Le problème des études moyennes s’est présenté dans les mêmes termes qu’en Europe. À côté de la vieille académie ou « high school » classique, préparatoire aux collèges, ont été créées des écoles moyennes qui cherchent à résoudre le problème qui préoccupe tous les pays industriels : la préparation, par l’enseignement moyen, aux fonctions de la vie réelle en même temps qu’aux études supérieures.

Pour satisfaire à la fois aux conditions imposées à l’entrée des universités et établir les bases d’une préparation solide à la vie pratique, les programmes d’enseignement se bigarrèrent de mille façons ; on y trouve des matières allant d’Eschyle à la comptabilité et l’arpentage. De ce chaos se sont dégagés des groupes de cours qui ont constitué : 1° la section grecque-latine ; 2° la section latine ; 3° la section scientifique que l’on retrouve dans l’organisation de notre enseignement moyen.

Ces divisions existent dans la généralité des grandes écoles moyennes américaines, non comme un cadre fixe imposé à l’élève, mais conçues très librement. Le régime actuel d’un grand nombre des écoles secondaires n’est pas celui des sections séparées ; il est basé sur un noyau de branches prescrites à tous, qui se complètent d’un grand nombre de branches facultatives, parmi lesquelles l’élève choisit librement, sans aucune entrave réglementaire ; l’anglais (trois ou quatre années), les mathématiques (deux années) sont, en général, les branches communes les plus usuelles ; l’histoire, les sciences naturelles et les langues modernes y sont parfois incluses.

Dans certaines écoles, 70 p. 100 du temps sont dévolus aux branches librement choisies ; dans les autres, de 40 à 70 p. 100 du temps. Chose curieuse, les statistiques prouvent que le nombre d’élèves qui étudient le latin se maintient.

Les travaux manuels ont même envahi les écoles moyennes classiques. À Boston, ils sont inscrits au programme comme branche facultative ; les élèves sont si bien entraînés par les travaux manuels, universellement enseignés dans les écoles élémentaires, que la plupart de ceux qui passent dans les « high schools » participent volontairement à ces travaux. Les jeunes filles font les travaux de cuisine, de confection et s’exercent dans les arts domestiques, tandis que les garçons travaillent dans les ateliers. Sauf en ce point, les cours des écoles secondaires sont identiques pour les représentants des deux sexes. Les écoles secondaires techniques ne donnent pas l’instruction professionnelle dans les arts mécaniques ; elles sont des institutions d’enseignement général au même titre que nos athénées et lycées. Les cours de dessin et de travaux manuels sont des disciplines à l’égal des mathématiques, de la géographie et de l’histoire. Leur enseignement scientifique, littéraire et manuel convient à toutes les catégories sociales et à tous les jeunes gens, quelle que soit leur profession future, qu’ils deviennent avocats, médecins, directeurs d’établissements industriels ou simples travailleurs.

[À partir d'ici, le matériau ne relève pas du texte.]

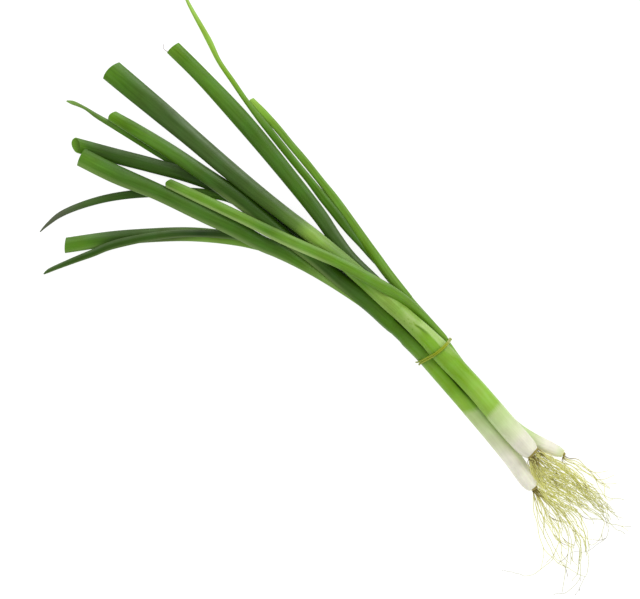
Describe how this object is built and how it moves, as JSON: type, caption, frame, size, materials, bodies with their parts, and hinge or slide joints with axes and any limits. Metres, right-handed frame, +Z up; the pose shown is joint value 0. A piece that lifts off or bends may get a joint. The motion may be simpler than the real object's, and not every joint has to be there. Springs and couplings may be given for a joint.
{
  "type": "spring onion bunch",
  "caption": "Tied bunch of spring onions lying on its side, with fanned green leaves, pale bulb ends and trailing fine roots.",
  "frame": {"origin": "on the surface the bunch lies on, under the middle of its bounding box", "axes": "+X along the bunch from leaf tips to roots, +Z up, +Y across to the small onion's side"},
  "size_m": [0.4614, 0.2009, 0.0252],
  "materials": {
    "shank": "smooth, moist plant skin, green at the neck and cream at the bulb",
    "leaf_dark": "satin leaf with a waxy bloom",
    "leaf_mid": "satin leaf with a waxy bloom",
    "leaf_pale": "satin leaf with a waxy bloom",
    "root": "dull root fibre",
    "rubber_band": "satin"
  },
  "bodies": {
    "root": {"onion_a_shank": "shank", "onion_b_shank": "shank", "onion_c_shank": "shank", "onion_a_leaf_1": "leaf_dark", "onion_a_leaf_2": "leaf_dark", "onion_a_leaf_3": "leaf_dark", "onion_a_leaf_4": "leaf_mid", "onion_b_leaf_1": "leaf_mid", "onion_b_leaf_2": "leaf_mid", "onion_b_leaf_3": "leaf_dark", "onion_b_leaf_4": "leaf_mid", "onion_b_leaf_5": "leaf_dark", "onion_c_leaf_1": "leaf_pale", "onion_c_leaf_2": "leaf_pale", "onion_c_leaf_3": "leaf_pale", "onion_a_roots": "root", "onion_b_roots": "root", "onion_c_roots": "root", "rubber_band": "rubber_band"}
  },
  "joints": []
}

À titre d’exemple, citons comment est caractérisée la méthode à suivre dans l’enseignement de la géométrie :

La géométrie ne peut s’acquérir par la simple lecture des démonstrations d’un livre ni par un exposé oral ; il faut la compléter de travaux indépendants, attrayants et stimulants. La géométrie dans les écoles américaines est conçue pour développer le talent créateur. Les matériaux de la géométrie sont simples, concrets et admettent un nombre infini de combinaisons simples ou complexes. La géométrie élémentaire manque de méthode générale de démonstration. Chaque théorème doit être traité, en soi, par un procédé différant plus ou moins de tout autre. L’invention de ces procédés de démonstration est un exercice intellectuel beaucoup plus puissant que l’application mécanique de quelque méthode générale telle que le calcul différentiel et intégral.

La matière de la géométrie plane ne diffère pas sensiblement de celle que nous enseignons dans nos écoles ; mais dans l’enseignement de la géométrie dans l’espace, les Américains emploient des procédés d’intuition dont nos professeurs et auteurs d’ouvrages de mathématiques élémentaires pourraient utilement s’inspirer.

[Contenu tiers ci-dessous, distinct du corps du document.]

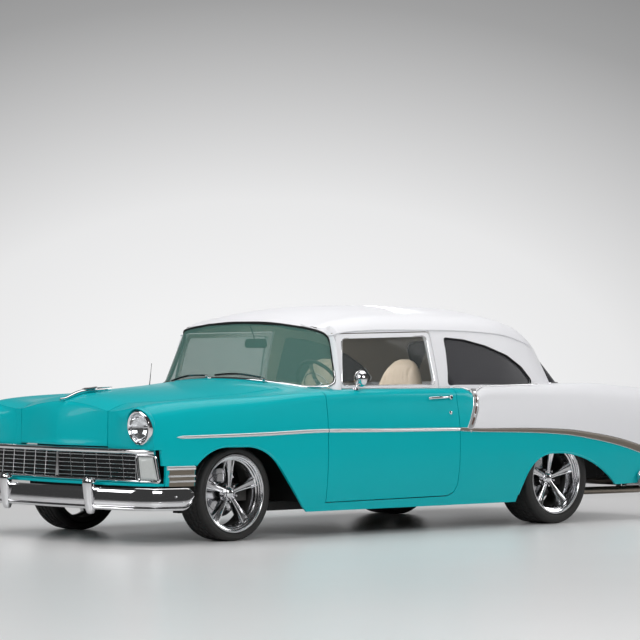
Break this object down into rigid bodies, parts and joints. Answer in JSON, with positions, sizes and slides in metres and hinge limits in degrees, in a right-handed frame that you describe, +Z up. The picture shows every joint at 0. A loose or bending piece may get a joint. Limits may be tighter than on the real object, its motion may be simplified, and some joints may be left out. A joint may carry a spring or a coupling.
{
  "type": "two-door sedan car of the mid 1950s",
  "caption": "Lowered two-tone 1950s two-door sedan with opening doors, hood and trunk lid, steered front wheels and freely turning wheels.",
  "frame": {"origin": "on the ground under the middle of the car", "axes": "+Z up, the front faces -Y, +X is the car's left side"},
  "size_m": [1.885, 5.017, 1.486],
  "materials": {
    "turquoise_paint": "gloss",
    "white_paint": "gloss",
    "bright_chrome": "polished",
    "polished_alloy": "polished",
    "tyre_rubber": "matt",
    "clear_glass": "clear",
    "dark_glass": "tinted",
    "lamp_glass": "clear",
    "red_lens": "gloss",
    "chassis_black": "satin",
    "cast_block": "rough",
    "exhaust_steel": "brushed",
    "radiator_core": "satin",
    "tan_leather": "satin",
    "dash_plastic": "satin"
  },
  "bodies": {
    "body": {"frame": "chassis_black", "floor_pan": "chassis_black", "engine": "cast_block", "radiator": "radiator_core", "exhaust": "exhaust_steel", "rear_axle": "chassis_black", "front_fender_left": "turquoise_paint", "front_fender_right": "turquoise_paint", "cowl": "turquoise_paint", "body_side_left": "turquoise_paint", "body_side_right": "turquoise_paint", "rear_deck": "white_paint", "tail_panel": "white_paint", "roof": "white_paint", "windscreen": "clear_glass", "rear_window": "dark_glass", "quarter_glass": "dark_glass", "grille": "bright_chrome", "front_apron": "turquoise_paint", "headlamps": "bright_chrome", "tail_lamps": "red_lens", "front_bumper": "bright_chrome", "rear_bumper": "bright_chrome", "dashboard": "dash_plastic", "front_seats": "tan_leather", "rear_seat": "tan_leather"},
    "hood": {"hood": "turquoise_paint"},
    "trunk_lid": {"trunk_lid": "white_paint"},
    "door_left": {"door_shell_left": "turquoise_paint", "door_frame_left": "white_paint", "door_glass_left": "clear_glass", "door_mirror": "bright_chrome"},
    "door_right": {"door_shell_right": "turquoise_paint", "door_frame_right": "white_paint", "door_glass_right": "clear_glass"},
    "steering_wheel": {"steering_wheel": "dash_plastic"},
    "knuckle_left": {"knuckle_left": "cast_block"},
    "knuckle_right": {"knuckle_right": "cast_block"},
    "wheel_front_left": {"front_rim_left": "polished_alloy", "front_tyre_left": "tyre_rubber"},
    "wheel_front_right": {"front_rim_right": "polished_alloy", "front_tyre_right": "tyre_rubber"},
    "wheel_rear_left": {"rear_rim_left": "polished_alloy", "rear_tyre_left": "tyre_rubber"},
    "wheel_rear_right": {"rear_rim_right": "polished_alloy", "rear_tyre_right": "tyre_rubber"}
  },
  "joints": [
    {"name": "hood_hinge", "type": "hinge", "parent": "body", "child": "hood", "pos_m": [0, -1.116, 0.981], "axis": [-1, 0, 0], "range_deg": [0, 50]},
    {"name": "trunk_hinge", "type": "hinge", "parent": "body", "child": "trunk_lid", "pos_m": [0, 1.896, 0.947], "axis": [1, 0, 0], "range_deg": [0, 70]},
    {"name": "door_left_hinge", "type": "hinge", "parent": "body", "child": "door_left", "pos_m": [0.94, -0.957, 0.6], "axis": [0, 0, -1], "range_deg": [0, 65]},
    {"name": "door_right_hinge", "type": "hinge", "parent": "body", "child": "door_right", "pos_m": [-0.94, -0.957, 0.6], "axis": [0, 0, 1], "range_deg": [0, 65]},
    {"name": "steer_left", "type": "hinge", "parent": "body", "child": "knuckle_left", "pos_m": [0.645, -1.658, 0.294], "axis": [0, 0, 1], "range_deg": [-30, 30]},
    {"name": "steer_right", "type": "hinge", "parent": "body", "child": "knuckle_right", "pos_m": [-0.645, -1.658, 0.294], "axis": [0, 0, 1], "range_deg": [-30.5, 30.5]},
    {"name": "steering_column", "type": "hinge", "parent": "body", "child": "steering_wheel", "pos_m": [0.375, -0.5, 0.935], "axis": [0, 0.8829, 0.4695], "range_deg": [-490, 490]},
    {"name": "wheel_front_left_spin", "type": "hinge", "parent": "knuckle_left", "child": "wheel_front_left", "pos_m": [0.7365, -1.658, 0.294], "axis": [1, 0, 0], "continuous": true},
    {"name": "wheel_front_right_spin", "type": "hinge", "parent": "knuckle_right", "child": "wheel_front_right", "pos_m": [-0.7365, -1.658, 0.294], "axis": [1, 0, 0], "continuous": true},
    {"name": "wheel_rear_left_spin", "type": "hinge", "parent": "body", "child": "wheel_rear_left", "pos_m": [0.747, 1.263, 0.31], "axis": [1, 0, 0], "continuous": true},
    {"name": "wheel_rear_right_spin", "type": "hinge", "parent": "body", "child": "wheel_rear_right", "pos_m": [-0.747, 1.263, 0.31], "axis": [1, 0, 0], "continuous": true}
  ],
  "couplings": [
    {"joint": "steer_right", "follows": "steer_left", "ratio": 1},
    {"joint": "steering_column", "follows": "steer_left", "ratio": 16}
  ]
}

Ils partent du principe que les constructions de la géométrie dans l’espace ne peuvent se tracer avec le relief, ni à la règle, ni au compas, ni à l’aide d’aucun instrument de dessin ; or, comme ils jugent l’intuition indispensable, ils font les constructions à l’aide de lignes et de plans matériels, des tiges en acier, des carreaux transparents, des formes en bois. À chaque leçon sur ces matières, le professeur se sert d’appareils ingénieusement intuitifs de grandes dimensions, sur lesquels les élèves cherchent, avant toute démonstration théorique, l’explication des éléments et même la solution du problème ou du théorème.



  1. De l’expression suédoise Slojold, qui signifie travaux manuels.